O primeiro em pintura, quando tem 22 anos, “é uma quase alegoria”, afirma Vergara, e o terceiro, aos 28, hoje na pinacoteca de Munique, “maravilhoso”, é “uma abordagem divinizada”. No meio fica este de Madrid, o “mais próximo da vida de todos-os-dias”.

"Dürer retrata-se como um gentleman, muito bem vestido, com um ar altivo, orgulhoso. Sabemos pouco sobre a sua personalidade – as suas cartas e os seus diários incluem sobretudo um registo frio do que se passa, com referências a factos e gastos numa ou noutra viagem – mas é certo que era um homem consciente do seu talento, muito provavelmente narcisista como a maioria dos artistas”, diz o conservador do Prado. Mas aqui, alerta o historiador de arte, o pintor, “uma das grandes figuras do Renascimento na Europa do Norte”, não se limita ao auto-elogio, usa a sua imagem com um propósito maior: “O seu objectivo, que o acompanha a vida toda, é elevar o estatuto da pintura na Alemanha. Ele não quer ser visto como um artesão, à maneira do que acontecia na Idade Média – ele é, e quer que o vejam assim, um artista. E faz tudo para que essa condição seja considerada importante, nobre.” Algo que parece ser já dado adquirido no Sul da Europa do seu tempo. “Não é por acaso que numa das suas cartas, de Itália, diz que vai sentir saudades do sol quando regressar à Alemanha. Não é do tempo que ele está a falar – é do reconhecimento que tem no Sul, da maneira como é tratado.” É Dürer, diz Vergara, quem escreve: “No Sul sou um artista, na Alemanha um parasita.”

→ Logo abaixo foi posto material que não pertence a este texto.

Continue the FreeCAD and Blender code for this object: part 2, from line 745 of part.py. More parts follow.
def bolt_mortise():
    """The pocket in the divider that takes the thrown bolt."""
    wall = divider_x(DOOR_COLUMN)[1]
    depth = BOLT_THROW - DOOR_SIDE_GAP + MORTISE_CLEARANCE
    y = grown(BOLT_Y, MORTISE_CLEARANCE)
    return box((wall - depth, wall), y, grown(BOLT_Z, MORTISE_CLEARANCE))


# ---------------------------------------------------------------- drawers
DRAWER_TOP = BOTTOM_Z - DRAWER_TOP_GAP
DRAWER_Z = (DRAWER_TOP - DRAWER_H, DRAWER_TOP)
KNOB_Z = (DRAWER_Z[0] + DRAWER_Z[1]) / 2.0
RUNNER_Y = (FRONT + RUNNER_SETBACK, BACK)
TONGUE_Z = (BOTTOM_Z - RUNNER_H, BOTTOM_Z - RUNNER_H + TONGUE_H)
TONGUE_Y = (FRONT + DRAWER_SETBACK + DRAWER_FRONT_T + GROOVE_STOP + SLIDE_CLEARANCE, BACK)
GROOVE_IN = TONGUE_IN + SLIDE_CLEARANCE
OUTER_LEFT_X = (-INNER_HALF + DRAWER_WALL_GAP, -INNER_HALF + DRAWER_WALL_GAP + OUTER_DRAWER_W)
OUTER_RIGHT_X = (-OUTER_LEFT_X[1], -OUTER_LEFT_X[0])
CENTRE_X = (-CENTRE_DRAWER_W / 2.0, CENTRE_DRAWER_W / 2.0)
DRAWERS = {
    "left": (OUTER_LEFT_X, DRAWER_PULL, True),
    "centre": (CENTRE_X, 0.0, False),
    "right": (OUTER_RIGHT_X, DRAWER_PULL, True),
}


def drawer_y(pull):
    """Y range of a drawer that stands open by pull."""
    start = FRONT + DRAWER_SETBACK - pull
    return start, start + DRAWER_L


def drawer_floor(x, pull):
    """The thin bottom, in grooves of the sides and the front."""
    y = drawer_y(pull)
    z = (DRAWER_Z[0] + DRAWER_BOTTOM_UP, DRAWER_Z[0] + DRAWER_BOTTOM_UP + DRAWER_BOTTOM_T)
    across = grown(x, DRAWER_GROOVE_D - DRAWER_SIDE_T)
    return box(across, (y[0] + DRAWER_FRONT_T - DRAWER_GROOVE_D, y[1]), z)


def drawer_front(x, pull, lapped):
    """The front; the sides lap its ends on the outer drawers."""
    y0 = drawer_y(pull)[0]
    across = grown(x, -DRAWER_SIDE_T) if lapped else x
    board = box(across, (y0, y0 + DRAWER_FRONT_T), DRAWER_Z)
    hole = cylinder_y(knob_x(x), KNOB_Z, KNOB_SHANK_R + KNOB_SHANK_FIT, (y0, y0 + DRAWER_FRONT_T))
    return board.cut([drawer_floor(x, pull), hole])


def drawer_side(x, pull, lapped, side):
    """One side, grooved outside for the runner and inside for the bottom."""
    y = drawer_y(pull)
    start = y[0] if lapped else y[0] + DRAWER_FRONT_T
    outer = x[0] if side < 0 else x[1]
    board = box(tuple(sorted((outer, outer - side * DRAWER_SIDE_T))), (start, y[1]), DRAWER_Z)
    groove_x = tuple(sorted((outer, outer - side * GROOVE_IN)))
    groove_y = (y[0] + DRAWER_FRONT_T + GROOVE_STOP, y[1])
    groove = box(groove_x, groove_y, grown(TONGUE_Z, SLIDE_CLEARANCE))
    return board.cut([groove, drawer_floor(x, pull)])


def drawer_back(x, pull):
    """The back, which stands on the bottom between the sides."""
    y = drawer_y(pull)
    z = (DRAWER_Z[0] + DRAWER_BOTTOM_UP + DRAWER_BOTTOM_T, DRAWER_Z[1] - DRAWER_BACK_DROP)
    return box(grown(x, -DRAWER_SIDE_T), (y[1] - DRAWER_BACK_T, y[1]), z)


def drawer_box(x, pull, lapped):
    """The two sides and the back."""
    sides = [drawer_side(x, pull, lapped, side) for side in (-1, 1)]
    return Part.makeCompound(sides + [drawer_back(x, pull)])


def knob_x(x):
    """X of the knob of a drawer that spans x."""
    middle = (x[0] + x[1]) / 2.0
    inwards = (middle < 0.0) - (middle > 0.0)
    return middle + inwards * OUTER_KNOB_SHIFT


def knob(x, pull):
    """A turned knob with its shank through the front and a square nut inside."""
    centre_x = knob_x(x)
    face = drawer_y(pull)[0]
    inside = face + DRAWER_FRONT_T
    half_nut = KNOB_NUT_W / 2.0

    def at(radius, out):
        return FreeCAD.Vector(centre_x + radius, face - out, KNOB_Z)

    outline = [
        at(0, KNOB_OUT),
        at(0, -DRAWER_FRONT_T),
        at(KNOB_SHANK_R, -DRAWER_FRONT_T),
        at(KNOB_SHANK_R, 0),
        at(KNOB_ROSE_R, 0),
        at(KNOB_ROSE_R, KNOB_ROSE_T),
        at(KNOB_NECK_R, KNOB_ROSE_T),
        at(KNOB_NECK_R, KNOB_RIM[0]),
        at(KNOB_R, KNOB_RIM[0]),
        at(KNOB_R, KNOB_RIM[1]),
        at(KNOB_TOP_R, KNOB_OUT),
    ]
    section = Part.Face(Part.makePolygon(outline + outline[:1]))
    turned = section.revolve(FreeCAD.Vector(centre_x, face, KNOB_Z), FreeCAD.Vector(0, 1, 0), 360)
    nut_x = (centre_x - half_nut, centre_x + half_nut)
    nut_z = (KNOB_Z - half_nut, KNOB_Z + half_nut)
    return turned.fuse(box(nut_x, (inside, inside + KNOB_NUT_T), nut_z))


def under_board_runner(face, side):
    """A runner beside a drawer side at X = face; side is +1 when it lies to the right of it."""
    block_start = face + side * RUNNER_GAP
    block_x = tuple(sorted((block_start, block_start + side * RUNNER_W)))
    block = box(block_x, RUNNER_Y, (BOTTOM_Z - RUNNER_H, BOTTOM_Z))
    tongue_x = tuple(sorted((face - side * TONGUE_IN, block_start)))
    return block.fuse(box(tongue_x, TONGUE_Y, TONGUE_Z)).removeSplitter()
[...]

Vergara e Seabra Carvalho juntam-se na chamada de atenção à simbiose que a pintura do Prado convoca. “Este auto-retrato é um snapshot do que Dürer está a tentar fazer – a figura ocupa praticamente toda a pintura, uma coisa muito italiana, mas a atenção à paisagem e a importância que é dada ao detalhe realístico são muito flamengas. Há nele um cocktail de influências”, diz o primeiro. “Ele encena tudo aquilo muito bem, com uma precisão nórdica e com um grande investimento na representação do carácter, na profundidade psicológica. Não está ali apenas um jovem loiro e vaidoso de olhar firme. Está ali um artista que se move no ambiente da pré-reforma e do erasmismo, com umas luvas à nobre que lhe permitem esconder as mãos, que provavelmente estariam sujas, queimadas, do seu trabalho de pintor e gravador”, acrescenta o segundo.

As viagens de Dürer a Itália – voltaria em 1507-1508 – e pela Flandres e os Países Baixos (1520-1521), fizeram dele um artista capaz de cruzar influências e de se interessar por uma multiplicidade de áreas do saber e da criação, algo que se tinha já manifestado no círculo elitista em que se movia na cidade onde nasceu e morreu, Nuremberga.

Lembra Seabra Carvalho que não foi apenas pintor e gravador – “o que já seria muitíssimo para alguém que trabalha com tamanha qualidade” -, foi também arquitecto, engenheiro e matemático, dominava a geometria e a álgebra, e chegou a escrever tratados sobre perspectiva ou a arte de desenhar letras. “Ele anda por todo o lado, é um intelectual que quer saber de tudo e que tende a fazer melhor do que os outros. Se alguém no Norte faz sombra a Leonardo [da Vinci, 1452-1519] é Dürer. É justo que ele seja um homem com uma imensa confiança no seu talento.” Uma confiança que se baseia na capacidade de fazer uma “síntese brilhantíssima” e original de dois mundos.

Quem for esta quarta-feira ao museu para “receber” o pintor alemão cuja obra poderá ser vista bem perto do seu São Jerónimo (1521) que faz parte da colecção de Arte Antiga, terá à disposição Obras em Reserva. O museu que não se vê, a exposição que reúne mais de 300 peças que estão por hábito afastadas do olhar dos visitantes. É com esta nova mostra que o MNAA integra a programação especial prevista para o Dia Internacional dos Museus, alargada a dezenas de espaços espalhados pelo país.